Q. If you could only write one more thing in your life, what would you write about?

Ah. A trick question.

The Buddha taught that we can never enter the same river twice. To me that means that everything changes.  No two moments are the same. The creative river in my head holds thousands of possibilities.  The choice of which one to focus on and spend months clarifiying, changes from day to day.

At the moment I'm concentrating on the sequel to Bigfoot Blues, tentatively titled Loony Ticks. Once that's completed, I'll dip back into the creative river and see what hits me in the head and gets my attention.

Visit Pamela at:

Contact Pamela at:


  1. Wonderful interview, wonderful author! I loved Redneck Goddess. The prose is so unexpectedly eloquent for humor that you can't help but be immediately caught up in it and finding quotable lines on every page. I love getting insights into those quirky writer types too. Thanks for a great post.

  2. Great interview, Jan. I'm about 6-8 chapters into Redneck Goddess and can attest that Pamela writes very well. I'm looking forward to more.

  3. truthsbyruth.blogspot.comOctober 4, 2011 at 4:46 PM

    Ruth Burkett Weeks say:

    Great interview, Jan and Pam. Redneck Gooddess made me laugh from beginning to end. The Redneck Goddess Beauty Contest was sheer genius.

  4. Awesome interview! Pam is truly an inspiration and a goddess! Love her voice.
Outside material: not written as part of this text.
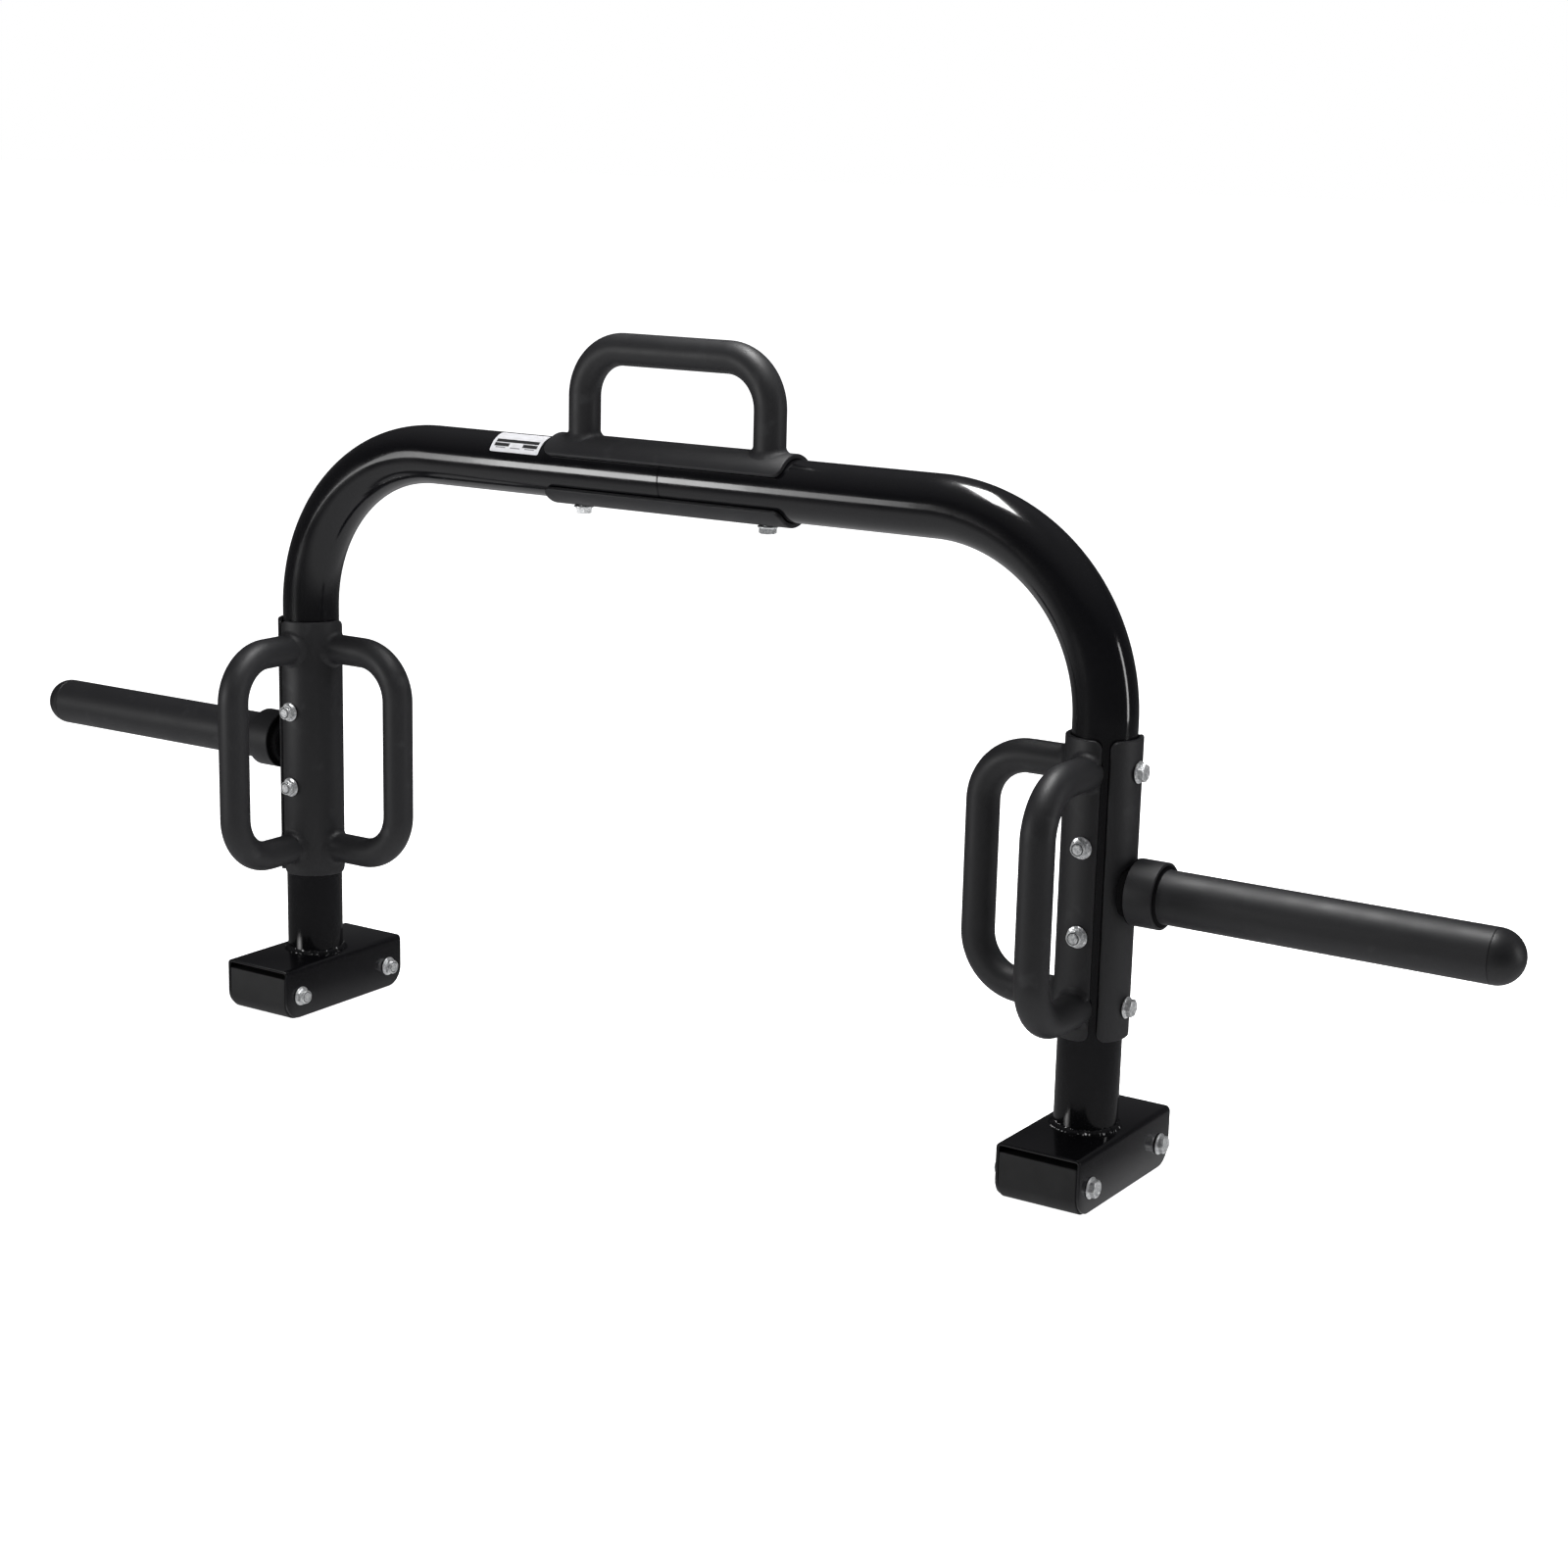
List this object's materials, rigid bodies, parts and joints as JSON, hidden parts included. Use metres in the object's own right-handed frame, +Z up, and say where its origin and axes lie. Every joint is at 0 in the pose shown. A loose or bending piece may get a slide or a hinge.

Love her style and shoot, love her too!!

  5. Reading Pamela Foster's stories are like skiing down a mountain made of beautiful prose and never having to worry about getting lost. Her imagery and sense of place are so vivid, the reader never has to wonder what the character sees, feels, smells, or hears.

    Her character's dialogue and internaliztion will take you for an entertaining ride from beginning to end with wit and humor fueling a good portion of the trip.

  6. And for the record, that was a great interview, Jan?

  7. Great interview, ladies.
    Redneck Goddess sounds like a wonderful book.
    Donna volkenannt

  8. I thought it was a great interview, too. Loved the questions AND the answers.